Real-World Pattern: Logging System
use chrono::{TimeZone, Utc, DateTime, LocalResult, NaiveDateTime};
struct EventLogger<Tz: TimeZone> {
timezone: Tz,
}
impl<Tz: TimeZone> EventLogger<Tz> {
fn log_event(&self, local_time_str: &str, event: &str) -> Result<DateTime<Tz>, String> {
// Parse local time
let naive = NaiveDateTime::parse_from_str(local_time_str, "%Y-%m-%d %H:%M:%S")
.map_err(|e| format!("Parse error: {}", e))?;
// Handle ambiguity based on use case
match self.timezone.from_local_datetime(&naive) {
LocalResult::Single(dt) => {
// Normal case
Ok(dt)
}
LocalResult::None => {
// Non-existent time: log warning, use next valid time
// Or reject with error
Err(format!("Non-existent time {}: {}", naive, event))
}
LocalResult::Ambiguous(earliest, latest) => {
// Ambiguous time: use earliest by default
// Or log both possibilities
eprintln!(
"Warning: Ambiguous time {}. Using earliest interpretation",
naive
);
Ok(earliest)
}
}
}
fn log_event_strict(&self, local_time_str: &str, event: &str) -> Result<DateTime<Tz>, String> {
let naive = NaiveDateTime::parse_from_str(local_time_str, "%Y-%m-%d %H:%M:%S")

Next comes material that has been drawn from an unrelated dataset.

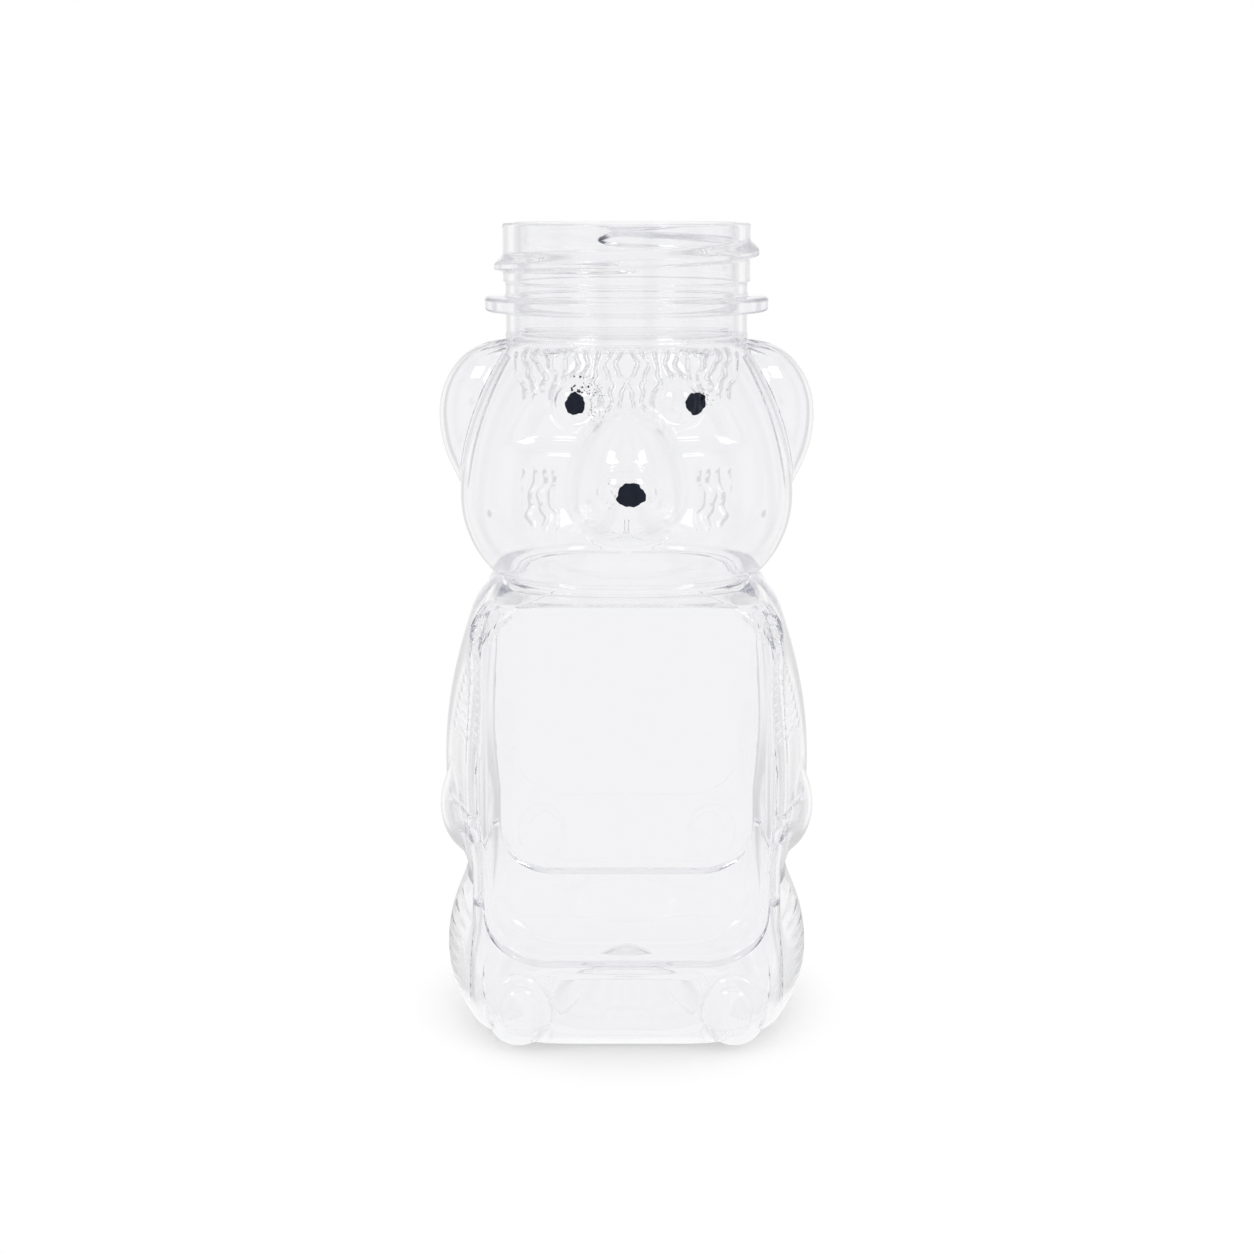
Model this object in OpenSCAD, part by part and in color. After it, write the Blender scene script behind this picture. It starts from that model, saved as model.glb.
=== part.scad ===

.map_err(|e| format!("Parse error: {}", e))?;
self.timezone
.from_local_datetime(&naive)
.single()
.ok_or_else(|| format!("Time {} is invalid or ambiguous", naive))
}
}Different use cases require different disambiguation strategies.
Synthesis
Quick reference:
use chrono::{TimeZone, LocalResult, DateTime};
// LocalResult has three variants:
// - Single(DateTime): Unambiguous mapping
// - None: Time doesn't exist (spring forward)
// - Ambiguous(earliest, latest): Time occurs twice (fall back)
fn handle_local_result<Tz: TimeZone>(result: LocalResult<DateTime<Tz>>) {
match result {
LocalResult::Single(dt) => {
// Normal case: unique mapping
println!("Unique time: {}", dt);
}
LocalResult::None => {
// Spring forward: 2:00 AM -> 3:00 AM
// 2:30 AM never existed
println!("Time doesn't exist (skipped during DST transition)");
}
LocalResult::Ambiguous(earliest, latest) => {
// Fall back: 2:00 AM EDT -> 1:00 AM EST
// 1:30 AM occurs twice
println!("Ambiguous time:");
println!(" First (earliest): {}", earliest);
println!(" Second (latest): {}", latest);
}
}
}
// Convenience methods:
// result.single() -> Option<DateTime> (None for None/Ambiguous)
// result.earliest() -> Option<DateTime> (earliest for Ambiguous)
// result.latest() -> Option<DateTime> (latest for Ambiguous)
// Best practices:
// 1. Store times as UTC (no ambiguity)
// 2. Use from_utc_datetime when possible (always unambiguous)
// 3. Handle LocalResult explicitly for user input
// 4. Choose disambiguation strategy based on use case
// 5. Use chrono-tz for real DST-aware timezonesKey insight: from_local_datetime returns LocalResult because converting local time to timezone-aware time is not always a one-to-one mapping. During spring forward, some local times don't exist (None). During fall back, some local times occur twice (Ambiguous). This three-valued result forces explicit handling of edge cases rather than silently picking an interpretation. For fixed-offset timezones without DST, LocalResult::Single is always returned. For real-world timezones with DST, use chrono-tz and handle all three cases. The safest approach is storing times as UTC (where from_utc_datetime is always unambiguous) and only converting to local for display.